Akbar, The Great (1556 AD - 1605 AD)

He consolidated the empire. Daring and reckless, an able general, and yet gentle and full of compassion. An idealist and a dreamer, and yet a man of action and a leader of men who roused the passionate loyalty of his followers. He was only thirteen, when he came to the throne. His first conflict was with Hemu, a general of Adil Shah, under whom the Afghan resistance had regrouped. At the second battle of Panipat (1556 AD), Hemu was defeated and Akbar reoccupied Delhi and Agra.

Akbar annexed Malwa and brought a major part of Rajasthan under his control. He built the Buland Darwaza, after his successful campaign in Gujarat. Most of the Rajputs recognised his suzerainty, except Mewar, which continued to resist under Rana Pratap and his son Amar Singh.
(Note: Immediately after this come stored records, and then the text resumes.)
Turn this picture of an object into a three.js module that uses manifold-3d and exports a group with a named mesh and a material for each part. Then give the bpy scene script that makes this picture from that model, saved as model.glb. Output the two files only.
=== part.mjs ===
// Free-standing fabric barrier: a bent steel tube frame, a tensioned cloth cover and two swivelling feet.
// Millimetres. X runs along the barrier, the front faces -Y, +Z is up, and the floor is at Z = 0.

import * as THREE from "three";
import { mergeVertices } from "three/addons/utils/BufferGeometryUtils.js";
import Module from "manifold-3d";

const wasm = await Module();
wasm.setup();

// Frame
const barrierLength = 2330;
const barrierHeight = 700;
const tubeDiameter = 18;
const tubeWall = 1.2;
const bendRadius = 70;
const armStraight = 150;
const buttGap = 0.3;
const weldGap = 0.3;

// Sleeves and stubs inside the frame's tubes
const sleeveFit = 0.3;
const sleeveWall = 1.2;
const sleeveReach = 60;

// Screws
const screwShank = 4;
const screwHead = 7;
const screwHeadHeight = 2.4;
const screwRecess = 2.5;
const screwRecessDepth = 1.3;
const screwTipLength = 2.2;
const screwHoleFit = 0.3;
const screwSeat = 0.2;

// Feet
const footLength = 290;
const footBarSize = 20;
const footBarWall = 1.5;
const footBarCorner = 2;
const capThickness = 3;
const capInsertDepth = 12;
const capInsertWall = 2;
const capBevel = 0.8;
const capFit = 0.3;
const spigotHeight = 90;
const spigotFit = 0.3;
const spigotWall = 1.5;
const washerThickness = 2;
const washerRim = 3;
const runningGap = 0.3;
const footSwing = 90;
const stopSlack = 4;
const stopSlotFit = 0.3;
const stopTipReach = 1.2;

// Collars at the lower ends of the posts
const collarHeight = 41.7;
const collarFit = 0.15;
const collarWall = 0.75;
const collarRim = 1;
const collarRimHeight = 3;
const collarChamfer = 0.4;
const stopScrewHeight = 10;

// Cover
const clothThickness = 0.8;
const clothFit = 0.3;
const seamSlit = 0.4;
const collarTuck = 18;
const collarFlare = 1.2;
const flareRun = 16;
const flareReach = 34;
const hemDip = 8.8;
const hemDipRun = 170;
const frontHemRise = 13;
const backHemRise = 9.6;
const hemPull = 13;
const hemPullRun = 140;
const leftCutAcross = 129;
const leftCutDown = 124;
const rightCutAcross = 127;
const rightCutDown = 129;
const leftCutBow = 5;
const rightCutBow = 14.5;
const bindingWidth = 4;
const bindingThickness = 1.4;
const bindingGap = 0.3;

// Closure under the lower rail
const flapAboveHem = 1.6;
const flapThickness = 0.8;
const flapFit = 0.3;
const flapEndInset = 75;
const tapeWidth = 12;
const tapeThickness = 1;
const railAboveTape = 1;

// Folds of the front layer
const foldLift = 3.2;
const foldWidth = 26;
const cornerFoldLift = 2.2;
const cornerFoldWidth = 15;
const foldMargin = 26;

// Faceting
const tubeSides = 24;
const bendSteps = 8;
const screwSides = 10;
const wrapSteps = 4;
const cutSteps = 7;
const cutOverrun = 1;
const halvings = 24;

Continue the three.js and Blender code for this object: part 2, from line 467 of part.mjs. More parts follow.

By according broad religious toleration to his subjects, with the abolition of the pilgrimage tax (1563 AD) and the abolition of Jaziya - a tax imposed on non-muslims (1564 AD) and by stopping the practice of forcible conversion of prisoners of war, Akbar strengthened the Mughal state.

After his success in military activities and administration, Akbar's insatiable quest and his personal need led him to build the Ibadat-Khana - Hall of prayer (1575 AD). Initially it was open only to the Sunnis but later in 1578, it was opened to people of all religions. However, in 1582, he discontinued the debates in the Ibadat-Khana. Later the academic, spiritual and metaphysical aspects of it crystallized into Tauhid-i-Ilahi (Divine Monotheism). Akbar did not create a new religion but only suggested a new religious path based on the common truths of all religions. The word Din (Faith) of Din-i-Ilahi, was applied after eighty years.

Akbar believed that a ruler was the guardian of his subjects and had to look after their welfare irrespective of their sect or creed. He believed in the policy of Sulh-i-kul (peace to all). Because of his discerning mind, broad vision and humanitarian outlook, he is regarded as one of the great rulers in history.

Salim (1605 AD - 1627 AD)

Akbar's son, Salim succeeded him as Jahangir after his death. He strengthened his control over Bengal and his four successive campaigns forced Amar Singh of Mewar to accept his suzerainty. The Mughal empire became more vulnerable to attacks from central and western Asia. Towards the end of his reign, he had to deal with the rebellion of his son Shah Jahan.

He was very famous for his sense of justice. Even a common man could easily approach the Emperor for justice during his reign. It was at this time The East India Company was established in India. An important event of his reign was the active interest taken by Nur Jahan, his queen, in matters of the State and she also ruled the empire when he was ill.